Voith & Mactavish Architects of Philadelphia is the architect of the new faculty housing complex and the renovation of Arden-Diman-Eccles. When the firm completed a comprehensive plan for St. George’s in May of 2021, improving the quality of our residential facilities clearly emerged as a critical goal.
A renovated Arden-Diman-Eccles dormitory complex would provide a quarter of our boarding students with modernized residential spaces — and all students with centrally located gathering spaces — within the envelope of a treasured historic, architecturally significant building.
A Reimagined, Coed Residential Space
While the Arden-Diman-Eccles complex has housed mostly boys since the late 1990s, the renovated dormitories will house both boys and girls, each on opposite sides of the Diman Hall common areas — much like the Buell and Wheeler dormitories have operated for third-formers for the past several years.
The number of beds in the renovated dorms will decrease by 14, with the goal of providing single-room occupants with valuable and inviting common spaces to gather with new friends, faculty, and dormmates
The central area of the complex below the Diman Hall clock tower will be expanded slightly on the west side to allow for an expansion of community spaces. The lower level will become home to a day-student lounge on the west side. The first floor will become a two-story lounge for all students on the west side and two dormitory rooms (singles) facing the quad. The second floor will house a kitchen and a common room for Eccles Dormitory on the east side overlooking the quad. And the third floor will have a kitchen and a common room for Arden Hall on the newly expanded west side.
A Reimagined Day-Student Space
The lower level of Diman Hall will be devoted to providing a welcoming, inclusive, and practical area for day students. With both study-friendly and social spaces, the area will also have dedicated bathrooms, storage space, and an office for the day-student advisor, a member of the Student Life Office, who will be able to provide an adult presence and guidance. The new, modernized space will have the added advantage of being in a central place on campus and just below the Diman Hall common area accessible to all students. Day students will experience the campus and the community more seamlessly than they have in the past.
The Role of Philanthropy: Our “Hero Donors”
Significant in the history of the development of the school have been a number of alumni and families who so believed in John Diman’s vision and the value of a St. George’s education that they gave back to the school in extraordinary ways.
Among them were the donors of both Arden and Diman halls. Arden, the first building on the Hilltop to be used solely as a dormitory, was built in 1907 with a gift from William Madison Wood. Wood, a son of Portuguese immigrants who grew up in poverty in Massachusetts, later became a multimillionaire as head of the American Woolen Co. Two of Wood’s sons, William Jr. and Cornelius, graduated from St. George’s. Wood is also credited with the transition of the school from a for-profit to a charitable organization, for his gift was predicated on just that, “incentivizing” John Diman and the founding partners to register with the state as a nonprofit.

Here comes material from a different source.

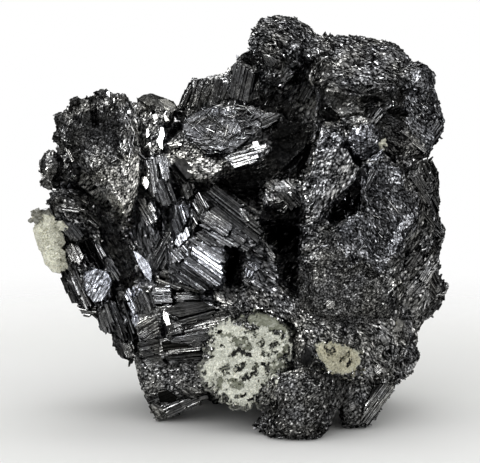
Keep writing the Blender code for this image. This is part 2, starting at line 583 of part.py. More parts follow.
def cleaned(mesh):
    """The mesh's outer skin alone, without the gaps that the union left sealed inside it."""
    bm = bmesh.new()
    bm.from_mesh(mesh)
    inner = sorted(shells(bm), key=len)[:-1]
    bmesh.ops.delete(bm, geom=[face for shell in inner for face in shell], context="FACES")
    bmesh.ops.remove_doubles(bm, verts=bm.verts, dist=WELD * MM)
    bmesh.ops.dissolve_degenerate(bm, edges=bm.edges, dist=WELD * MM)
    bmesh.ops.dissolve_limit(bm, angle_limit=FLAT_WITHIN, verts=bm.verts, edges=bm.edges)
    bm.to_mesh(mesh)
    bm.free()
    return mesh


def finish_material(name, colour, roughness, metallic):
    material = bpy.data.materials.new(name)
    material.use_nodes = True
    shader = material.node_tree.nodes["Principled BSDF"]
    shader.inputs["Base Color"].default_value = (*colour, 1)
    shader.inputs["Roughness"].default_value = roughness
    shader.inputs["Metallic"].default_value = metallic
    material.diffuse_color = (*colour, 1)
    return material


def new_collection(name):
    collection = bpy.data.collections.new(name)
    bpy.context.scene.collection.children.link(collection)
    return collection


def add_part(name, mesh, finish, collection):
    mesh.name = name
    mesh.materials.clear()
    mesh.materials.append(finish_material(name, *finish))
    collection.objects.link(bpy.data.objects.new(name, mesh))


def discard(collection):
    for obj in list(collection.objects):
        bpy.data.objects.remove(obj)
    bpy.data.collections.remove(collection)


def grown_mass():
    """All crystals joined, cut flat where the feet stand, with a socket for each crust."""
    growth = new_collection("growth")
    for name, chunk in (CORE | FRONT).items():
        add_chunk(name, chunk, growth)
    for name, lump in LUMPS.items():
        add_lump(name, lump, growth)
    add_rim(growth)
    add_back(growth)
    first = growth.objects[0]
    growth.objects.unlink(first)
    whole = combined(first.data, "UNION", growth)
    bpy.data.objects.remove(first)
    discard(growth)

    cutters = new_collection("cutters")
    for crust_name, pieces in CRUSTS.items():
        for piece_name, chunk in pieces.items():
            add_chunk(f"socket_{crust_name}_{piece_name}", chunk, cutters, SOCKET_GAP)
    floor = bmesh.new()
    bmesh.ops.create_cube(floor, size=BLANK * MM)
    bmesh.ops.translate(floor, verts=floor.verts, vec=(0, 0, -BLANK * MM / 2))
    add_object("floor_cut", floor, cutters)
    whole = combined(whole, "DIFFERENCE", cutters)
    discard(cutters)
    return cleaned(whole)


def crust_mesh(pieces):
    growth = new_collection("crust_growth")
    for name, chunk in pieces.items():
        add_chunk(name, chunk, growth)
    first = growth.objects[0]
    growth.objects.unlink(first)
    whole = first.data
    if growth.objects:
        whole = combined(whole, "UNION", growth)
    bpy.data.objects.remove(first)
    discard(growth)
    return cleaned(whole)


def build():
    clear_scene()
    mass = grown_mass()
    specimen = new_collection("enargite_specimen")
    add_part("enargite_mass", mass, FINISHES["enargite_mass"], specimen)
    for name, pieces in CRUSTS.items():
        add_part(name, crust_mesh(pieces), FINISHES[name], specimen)


build()
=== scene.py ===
"""The looks of the enargite specimen: its crystal skin, grains, blades and quartz crusts, and the studio.

Places on the display side are millimetres (across, up, toward), as in the model's source, or pixels of
the 480 x 463 photograph, which pixel() turns into (across, up). Whatever is placed by a pixel is cast
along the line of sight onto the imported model, so that it sits on the surface there.
"""

import json
import math
from collections import namedtuple

import bmesh
import bpy
import numpy as np
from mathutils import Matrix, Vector, noise
from mathutils.bvhtree import BVHTree


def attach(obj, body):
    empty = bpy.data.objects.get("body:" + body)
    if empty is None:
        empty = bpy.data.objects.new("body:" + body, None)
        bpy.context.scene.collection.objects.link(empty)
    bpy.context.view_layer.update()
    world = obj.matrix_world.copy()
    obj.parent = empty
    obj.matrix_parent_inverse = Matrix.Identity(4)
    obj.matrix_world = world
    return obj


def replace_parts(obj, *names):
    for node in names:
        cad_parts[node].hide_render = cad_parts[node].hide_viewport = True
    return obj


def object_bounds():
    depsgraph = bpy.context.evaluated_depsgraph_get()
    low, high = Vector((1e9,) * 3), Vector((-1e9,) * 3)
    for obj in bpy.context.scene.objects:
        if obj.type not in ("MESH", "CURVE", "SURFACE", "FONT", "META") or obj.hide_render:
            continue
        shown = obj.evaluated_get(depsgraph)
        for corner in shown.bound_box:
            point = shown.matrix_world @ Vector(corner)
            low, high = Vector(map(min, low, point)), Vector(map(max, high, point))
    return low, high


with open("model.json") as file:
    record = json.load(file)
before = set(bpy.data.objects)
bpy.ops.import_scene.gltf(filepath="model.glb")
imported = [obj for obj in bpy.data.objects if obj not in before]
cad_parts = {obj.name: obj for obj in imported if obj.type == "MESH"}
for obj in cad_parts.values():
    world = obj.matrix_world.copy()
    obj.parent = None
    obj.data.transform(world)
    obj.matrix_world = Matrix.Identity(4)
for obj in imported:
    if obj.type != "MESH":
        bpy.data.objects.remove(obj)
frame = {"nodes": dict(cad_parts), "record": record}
cad_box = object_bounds()

MM = 0.001
SEED = 7
noise.seed_set(SEED)
MASS = "enargite_mass"
CRUSTS = ("quartz_front", "quartz_left", "quartz_stained")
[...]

Diman Hall and Diman North (later to be renamed Eccles), were given in 1925 by Vincent Astor ’10. Astor spent five years at St. George’s and entered Harvard at age 20, only to leave the following year after the death of his father in the sinking of the Titanic in April 1912. Astor, who had become a close friend of John Diman, wished to pay tribute to our founder’s legacy with the construction of Diman Hall. The dormitories were completed in 1927. Only minor upgrades, mainly the construction of walls to replace the former curtained cubicles, have been made to the interior of the dormitories, which are now far from the standards sought after by today’s prospective families.